Energy-Efficient Design for a NOMA assisted STAR-RIS Network with Deep Reinforcement Learning

• URL: http://arxiv.org/abs/2111.15464v1
• Date: Tue, 30 Nov 2021 15:01:19 GMT
• Title: Energy-Efficient Design for a NOMA assisted STAR-RIS Network with Deep Reinforcement Learning
• Authors: Yi Guo and Fang Fang and Donghong Cai and Zhiguo Ding
• Abstract summary: Simultaneous transmitting and reconfigurable intelligent surfaces (STAR-RISs) has been considered as a promising auxiliary device to enhance the performance of wireless network. In this paper, the energy efficiency (EE) problem for a non-orthogonal multiple access (NOMA) network is investigated. A deep deterministic policy-based algorithm is proposed to maximize the EE by jointly optimizing the transmission beamforming vectors at the base station and the gradient matrices at the STAR-RIS.
• Score: 78.50920340621677
• License: http://arxiv.org/licenses/nonexclusive-distrib/1.0/
• Abstract: Simultaneous transmitting and reflecting reconfigurable intelligent surfaces (STAR-RISs) has been considered as a promising auxiliary device to enhance the performance of the wireless network, where users located at the different sides of the surfaces can be simultaneously served by the transmitting and reflecting signals.

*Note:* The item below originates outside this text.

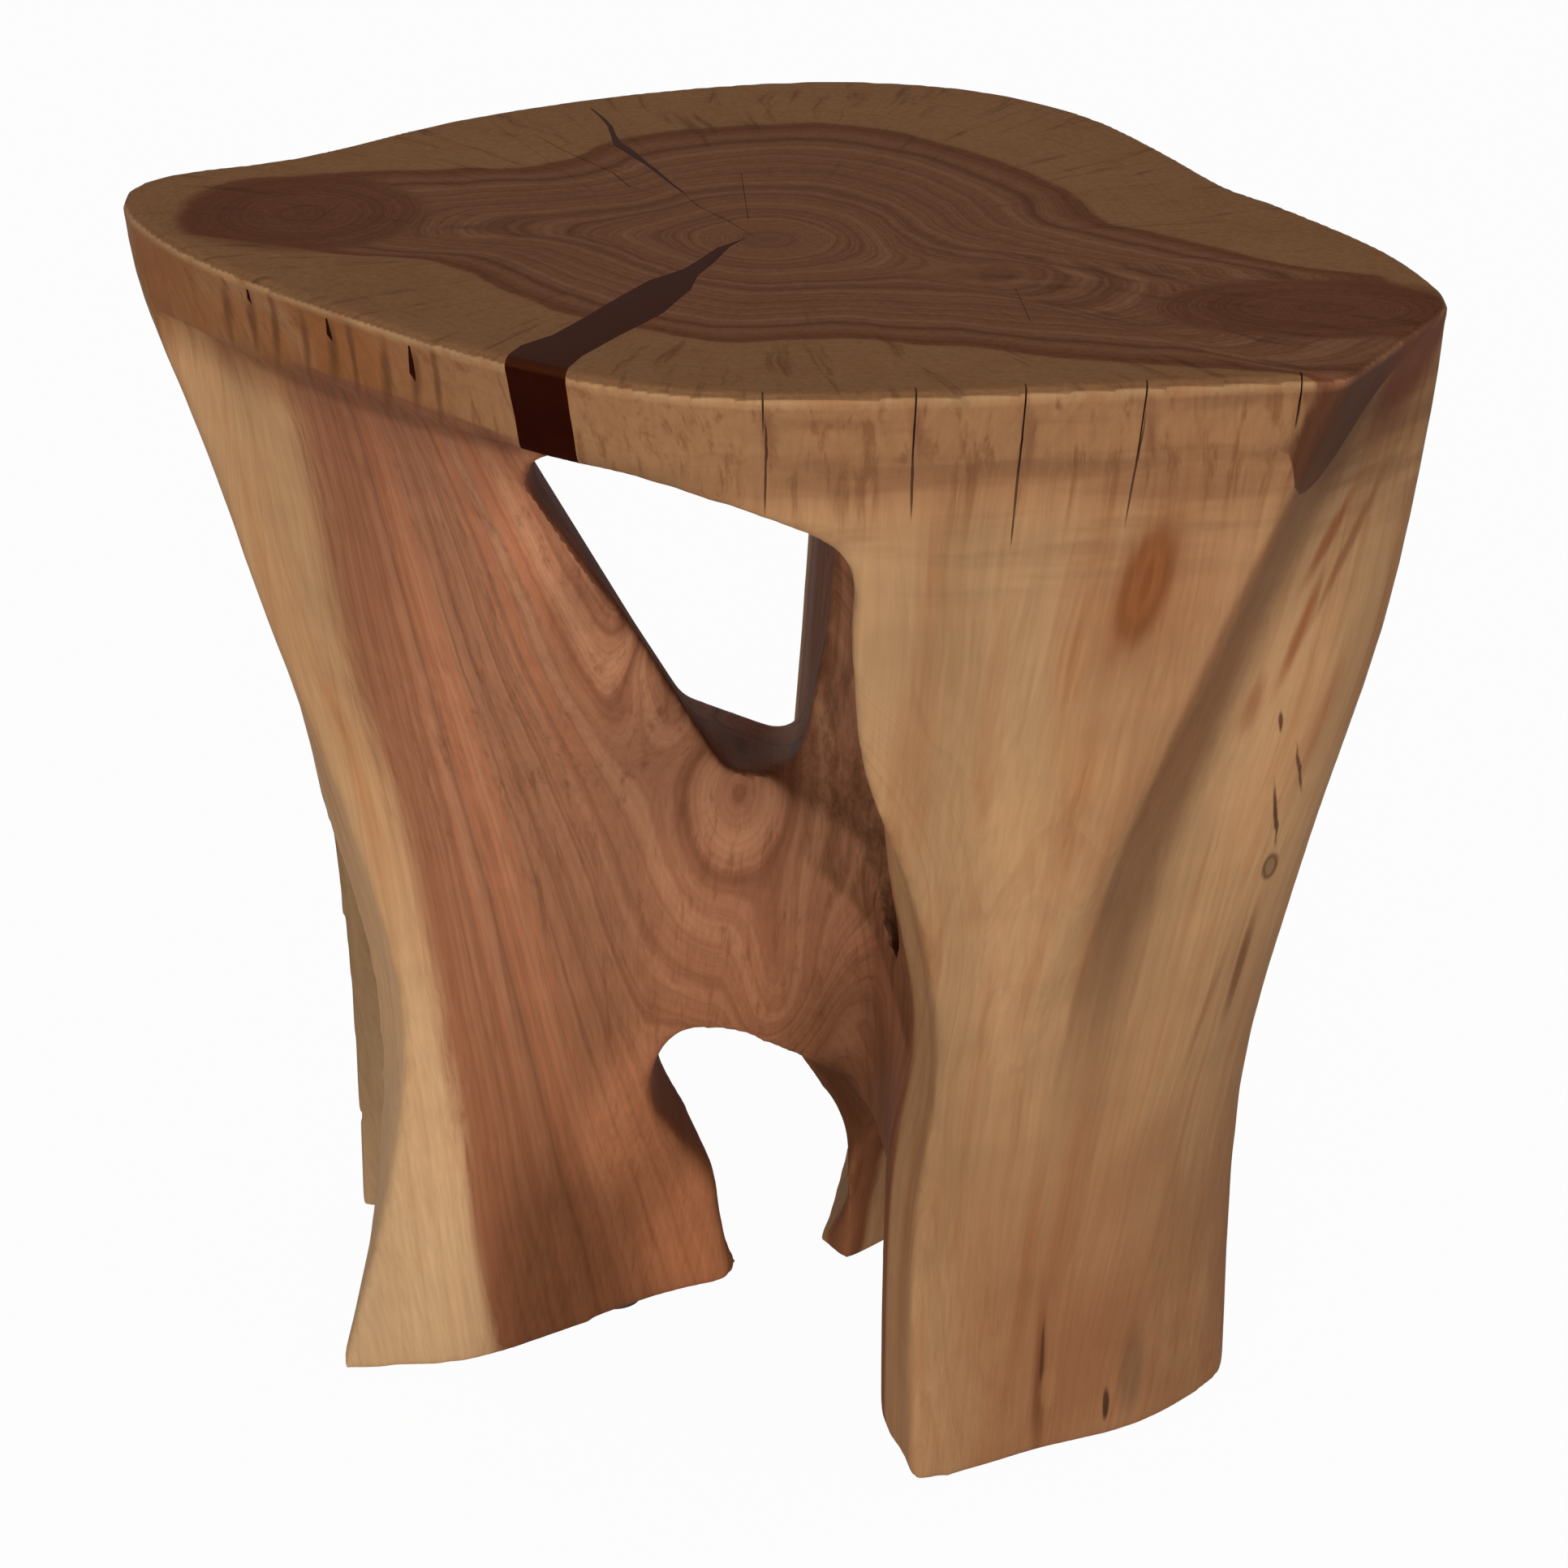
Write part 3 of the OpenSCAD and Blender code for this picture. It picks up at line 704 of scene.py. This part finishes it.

In this paper, the energy efficiency (EE) maximization problem for a non-orthogonal multiple access (NOMA) assisted STAR-RIS downlink network is investigated. Due to the fractional form of the EE, it is challenging to solve the EE maximization problem by the traditional convex optimization solutions. In this work, a deep deterministic policy gradient (DDPG)-based algorithm is proposed to maximize the EE by jointly optimizing the transmission beamforming vectors at the base station and the coefficients matrices at the STAR-RIS. Simulation results demonstrate that the proposed algorithm can effectively maximize the system EE considering the time-varying channels.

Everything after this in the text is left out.